DIRECTIVE: What is wanted is an exact restatement of the lines from the one with "place('label', labelGeometry(), labelPlastic);" through the one with "# length in", both included, and of no other lines.

═════ STORED DATA

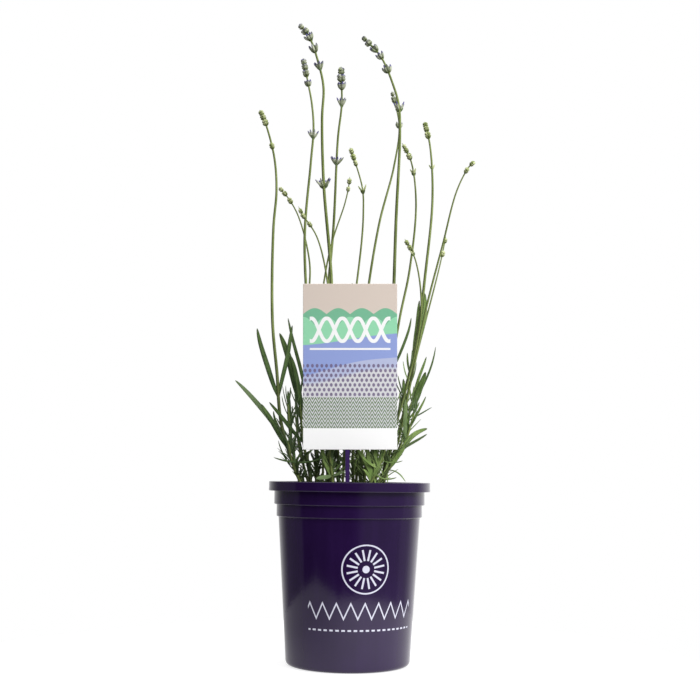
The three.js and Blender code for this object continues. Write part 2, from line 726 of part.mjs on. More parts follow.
place('pot', toGeometry(potSolid()), potPlastic);
place('soil', toGeometry(soilSolid()), soilMix);
place('label', labelGeometry(), labelPlastic);
stalks.forEach((stem) => place(stem.name, toGeometry(plantSolid(stem)), stalkGreen));
shoots.forEach((stem) => place(stem.name, toGeometry(plantSolid(stem)), leafGreen));

export default plant;
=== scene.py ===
# %% [markdown]
# # A lavender plant in its nursery pot
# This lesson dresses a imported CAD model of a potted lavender: a dark purple plastic pot, a soil
# filling, a printed plant label on a stem, fifteen flowering stalks and fourteen leafy shoots.
# The CAD model fixes where everything is. Here each piece gets its fine surface and its finish.

import math

import bpy
import numpy as np
from mathutils import Matrix, Vector


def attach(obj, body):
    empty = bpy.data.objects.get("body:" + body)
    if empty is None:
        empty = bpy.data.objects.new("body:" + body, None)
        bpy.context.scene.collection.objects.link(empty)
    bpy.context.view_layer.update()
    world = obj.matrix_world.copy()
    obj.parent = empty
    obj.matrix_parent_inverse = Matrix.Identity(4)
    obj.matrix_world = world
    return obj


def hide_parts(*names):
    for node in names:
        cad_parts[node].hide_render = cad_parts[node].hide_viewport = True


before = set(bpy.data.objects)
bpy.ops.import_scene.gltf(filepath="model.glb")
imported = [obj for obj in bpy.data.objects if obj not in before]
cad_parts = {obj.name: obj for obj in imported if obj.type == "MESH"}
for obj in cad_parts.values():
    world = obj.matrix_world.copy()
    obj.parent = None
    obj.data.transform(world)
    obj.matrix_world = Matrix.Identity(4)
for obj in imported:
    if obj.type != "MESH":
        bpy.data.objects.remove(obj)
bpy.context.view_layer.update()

# %% [markdown]
# ## Camera
# The photograph was taken from about a metre away, a little above the rim of the pot, with the
# camera tipped up a few degrees so that the tall stalks fit. Its numbers were found by matching
# the pot's rim and base, which are circles of known size. The picture is square, so a focal
# length in pixels becomes a lens length by the width of Blender's sensor.

# %% Set the camera
PICTURE = 700                       # width and height of the photograph in pixels
FOCAL_PIXELS = 1161.7
SENSOR = 36.0                       # millimetres
CAMERA_PLACE = (-0.00106, -1.014, 0.1599)
CAMERA_PITCH = 0.1073               # radians above the horizon
CAMERA_ROLL = 0.0117                # radians, turns the picture clockwise

scene = bpy.context.scene
lens = bpy.data.cameras.new("camera")
lens.sensor_width = SENSOR
lens.lens = SENSOR * FOCAL_PIXELS / PICTURE
lens.clip_start = 0.01
camera = bpy.data.objects.new("camera", lens)
camera.matrix_world = (
    Matrix.Translation(CAMERA_PLACE)
    @ Matrix.Rotation(math.pi / 2 + CAMERA_PITCH, 4, "X")
    @ Matrix.Rotation(CAMERA_ROLL, 4, "Z")
)
scene.collection.objects.link(camera)
scene.camera = camera
scene.view_settings.view_transform = "Standard"
print("lens in mm:", round(lens.lens, 2))

# %% [markdown]
# ## Writing a material as sums
# A shader is a graph of nodes. Wiring one by hand takes many lines, so a small class wraps an
# output socket and lets Python's own operators add the Math nodes: `0.3 + 0.2 * noise` reads as
# what it does. Colours and vectors have nodes of their own, because a Math node would turn a
# colour grey.

# %% A number that flows through the shader
def maths(operation, swapped=False):
    """An operator that adds one Math node, for a flow and another flow or a number."""

    def operator(flow, other=0.0):
        sockets = {0: other, 1: flow} if swapped else {0: flow, 1: other}
        return flow.finish.node("ShaderNodeMath", sockets, {"operation": operation})

    return operator


class Flow:
    """One output socket. Sums and products with it add Math nodes to its material."""

    def __init__(self, finish, socket):
        self.finish = finish
        self.socket = socket

    __add__ = __radd__ = maths("ADD")
    __sub__ = maths("SUBTRACT")
    __rsub__ = maths("SUBTRACT", swapped=True)
    __mul__ = __rmul__ = maths("MULTIPLY")
    __truediv__ = maths("DIVIDE")
    __pow__ = maths("POWER")
    __lt__ = maths("LESS_THAN")
    most = maths("MAXIMUM")
    wave = maths("SINE")
    size = maths("ABSOLUTE")
    part = maths("FRACT")           # what is left without the whole numbers
    bearing = maths("ARCTAN2")      # the angle from the other axis towards this one

    def rise(self, low, high):
        """0 below low, 1 above high, and a smooth slope in between."""
        sockets = {"Value": self, "From Min": low, "From Max": high}
        settings = {"interpolation_type": "SMOOTHSTEP"}
        return self.finish.node("ShaderNodeMapRange", sockets, settings)

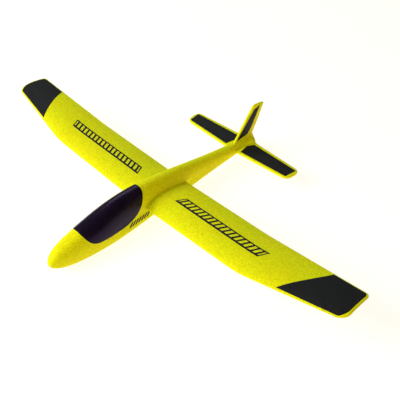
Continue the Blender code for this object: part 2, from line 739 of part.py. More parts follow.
def build():
    for old in list(bpy.data.objects):
        bpy.data.objects.remove(old)
    parts = bpy.data.collections.new("foam_glider")
    cutters = bpy.data.collections.new("cutters")
    for collection in (parts, cutters):
        bpy.context.scene.collection.children.link(collection)
    finishes = {name: material(name, *values) for name, values in FINISHES.items()}
    foam = finishes["yellow_foam"]
    black_film = finishes["black_film"]
    carbon = finishes["carbon_rod"]
    glass_fibre = finishes["glass_fibre"]
    nylon = finishes["sleeve_plastic"]

    body = fuselage_body(cutters)
    pockets = fuselage_pockets(cutters)
    for word, side in SIDES.items():
        fuselage_half(word, side, body, pockets, parts, cutters, foam)
    shell = canopy(parts, cutters, finishes["canopy_plastic"])
    joint_empty("canopy_lift", (0.0, sum(PEG_YS) / 2, PEG_BOTTOM_Z), parts, [shell])
    fin(parts, foam)

    wing_joiner(parts, carbon)
    ends = [(0, y, BALLAST_Z) for y in BALLAST_Y]
    mesh = cylinder("nose_ballast", *ends, BALLAST_RADIUS, BALLAST_SIDES)
    add_object("nose_ballast", mesh, parts, finishes["ballast_steel"])
    ends = [(0, y, ROD_Z) for y in ROD_Y]
    mesh = cylinder("boom_rod", *ends, ROD_RADIUS, THIN_SIDES)
    add_object("boom_rod", mesh, parts, glass_fibre)

    tail_pieces = [tailplane(parts, foam)]
    for word, side in SIDES.items():
        wing_films, tail_films = films(word, side, parts, black_film)
        tail_pieces += tail_films
        from_middle, from_root, from_rib = SLEEVE_ENDS_IN
        inner = joiner_point(side * from_middle), joiner_point(side * (ROOT_X - from_root))
        sleeve(f"fuselage_sleeve_{word}", *inner, parts, nylon)
        outer = joiner_point(side * (ROOT_X + from_rib)), joiner_point(side * SLEEVE_END)
        wing_pieces = [
            wing_panel(word, side, parts, cutters, foam),
            sleeve(f"wing_sleeve_{word}", *outer, parts, nylon),
        ]
        ends = [joiner_point(side * x, PIN_RISE, PIN_Y) for x in PIN_REACH]
        mesh = cylinder(f"wing_pin_{word}", *ends, PIN_RADIUS, THIN_SIDES)
        wing_pieces.append(add_object(f"wing_pin_{word}", mesh, parts, glass_fibre))
        mesh = spar_mesh(f"wing_spar_{word}", side, 0.0)
        wing_pieces.append(add_object(f"wing_spar_{word}", mesh, parts, carbon))
        wing_pieces += wing_films
        joint_empty(f"wing_{word}_slide", joiner_point(side * ROOT_X), parts, wing_pieces)
    joint_empty("tailplane_slide", (0.0, TAILPLANE_OUTLINE[0][1], TAILPLANE_Z), parts, tail_pieces)


build()
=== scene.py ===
"""Hand-launched foam glider: bead-foam fuselage halves, plug-in wing panels and tailplane, bonded fin.

Nose towards -Y, left wing towards +X, +Z up. Lengths are in metres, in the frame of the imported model.
"""

import math

import bmesh
import bpy
import numpy as np
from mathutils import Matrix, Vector
from mathutils.bvhtree import BVHTree

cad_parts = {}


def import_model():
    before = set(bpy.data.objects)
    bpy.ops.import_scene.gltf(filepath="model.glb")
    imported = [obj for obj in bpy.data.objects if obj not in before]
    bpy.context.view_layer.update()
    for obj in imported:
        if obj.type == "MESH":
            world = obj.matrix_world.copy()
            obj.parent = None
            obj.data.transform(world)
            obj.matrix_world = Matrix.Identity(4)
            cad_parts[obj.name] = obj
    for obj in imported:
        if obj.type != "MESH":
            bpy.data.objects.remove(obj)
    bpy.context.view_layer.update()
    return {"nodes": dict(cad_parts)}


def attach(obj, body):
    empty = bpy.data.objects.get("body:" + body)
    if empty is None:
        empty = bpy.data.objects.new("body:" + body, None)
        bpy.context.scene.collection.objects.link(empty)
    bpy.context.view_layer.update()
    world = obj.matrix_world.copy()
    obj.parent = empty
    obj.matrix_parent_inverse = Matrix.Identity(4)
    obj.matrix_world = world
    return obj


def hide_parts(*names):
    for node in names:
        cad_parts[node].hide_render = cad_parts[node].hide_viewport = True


# Whole glider
GAP = 0.0003
LEFT, RIGHT = 1, -1
SIDES = {"left": LEFT, "right": RIGHT}
NOSE_Y = -0.2635
TAIL_Y = 0.2635

# Fuselage: distance behind the nose, top, bottom, half width, lean. Sections are superellipses, and the
# lean is the share by which their sides close in between the two heights in LEAN_RISE.
FUSELAGE = (
    (0.000, 0.0255, 0.0255, 0.0000, 0.00),
    (0.025, 0.0503, 0.0070, 0.0170, 0.00),
    (0.080, 0.0653, -0.0008, 0.0254, 0.05),
    (0.120, 0.0753, -0.0018, 0.0285, 0.15),
    (0.160, 0.0813, -0.0002, 0.0293, 0.25),
    (0.200, 0.0812, 0.0029, 0.0281, 0.29),
    (0.280, 0.0708, 0.0090, 0.0224, 0.25),
    (0.360, 0.0555, 0.0139, 0.0158, 0.12),
    (0.440, 0.0432, 0.0173, 0.0110, 0.00),
    (0.4995, 0.0360, 0.0192, 0.0078, 0.00),
)
LEAN_RISE = (-0.75, -0.05)
SECTION_POWER = 2.3
SECTION_POINTS = 96
FUSELAGE_STATIONS = 150
TAIL_END_RADIUS = 0.0025
TAIL_END_TURNS = 7
FIRST_STATION = 0.00001
SHARP_ANGLE = 38
JOINT_LINE = 0.00006
DEEPEST_INSIDE = 0.005
VOXEL = 0.0012
ROOT_BLEND = 0.0012
SADDLE_BLEND = 0.0030
PROJECTION_STEPS = 3

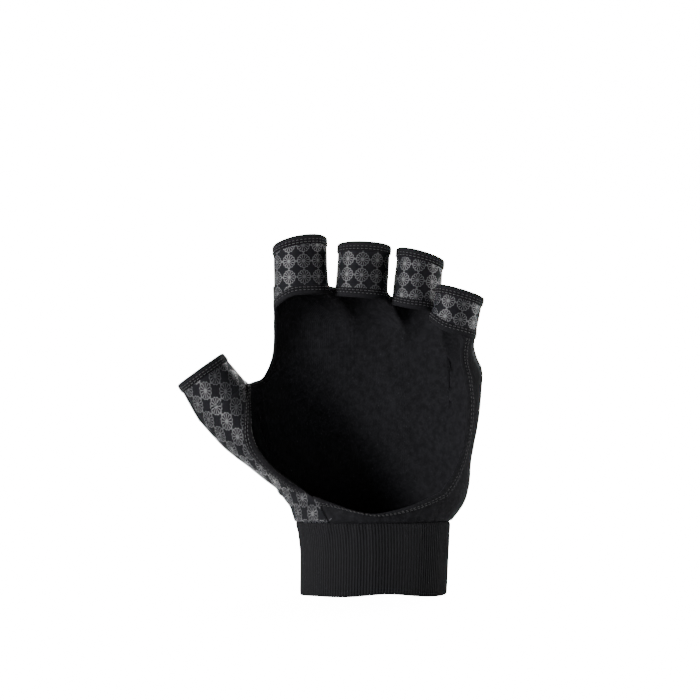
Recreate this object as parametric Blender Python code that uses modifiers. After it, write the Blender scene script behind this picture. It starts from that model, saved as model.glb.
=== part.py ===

══════════

ANSWER TO THE EXERCISE:
place('label', labelGeometry(), labelPlastic);
stalks.forEach((stem) => place(stem.name, toGeometry(plantSolid(stem)), stalkGreen));
shoots.forEach((stem) => place(stem.name, toGeometry(plantSolid(stem)), leafGreen));

export default plant;
=== scene.py ===
# %% [markdown]
# # A lavender plant in its nursery pot
# This lesson dresses a imported CAD model of a potted lavender: a dark purple plastic pot, a soil
# filling, a printed plant label on a stem, fifteen flowering stalks and fourteen leafy shoots.
# The CAD model fixes where everything is. Here each piece gets its fine surface and its finish.

import math

import bpy
import numpy as np
from mathutils import Matrix, Vector


def attach(obj, body):
    empty = bpy.data.objects.get("body:" + body)
    if empty is None:
        empty = bpy.data.objects.new("body:" + body, None)
        bpy.context.scene.collection.objects.link(empty)
    bpy.context.view_layer.update()
    world = obj.matrix_world.copy()
    obj.parent = empty
    obj.matrix_parent_inverse = Matrix.Identity(4)
    obj.matrix_world = world
    return obj


def hide_parts(*names):
    for node in names:
        cad_parts[node].hide_render = cad_parts[node].hide_viewport = True


before = set(bpy.data.objects)
bpy.ops.import_scene.gltf(filepath="model.glb")
imported = [obj for obj in bpy.data.objects if obj not in before]
cad_parts = {obj.name: obj for obj in imported if obj.type == "MESH"}
for obj in cad_parts.values():
    world = obj.matrix_world.copy()
    obj.parent = None
    obj.data.transform(world)
    obj.matrix_world = Matrix.Identity(4)
for obj in imported:
    if obj.type != "MESH":
        bpy.data.objects.remove(obj)
bpy.context.view_layer.update()

# %% [markdown]
# ## Camera
# The photograph was taken from about a metre away, a little above the rim of the pot, with the
# camera tipped up a few degrees so that the tall stalks fit. Its numbers were found by matching
# the pot's rim and base, which are circles of known size. The picture is square, so a focal
# length in pixels becomes a lens length by the width of Blender's sensor.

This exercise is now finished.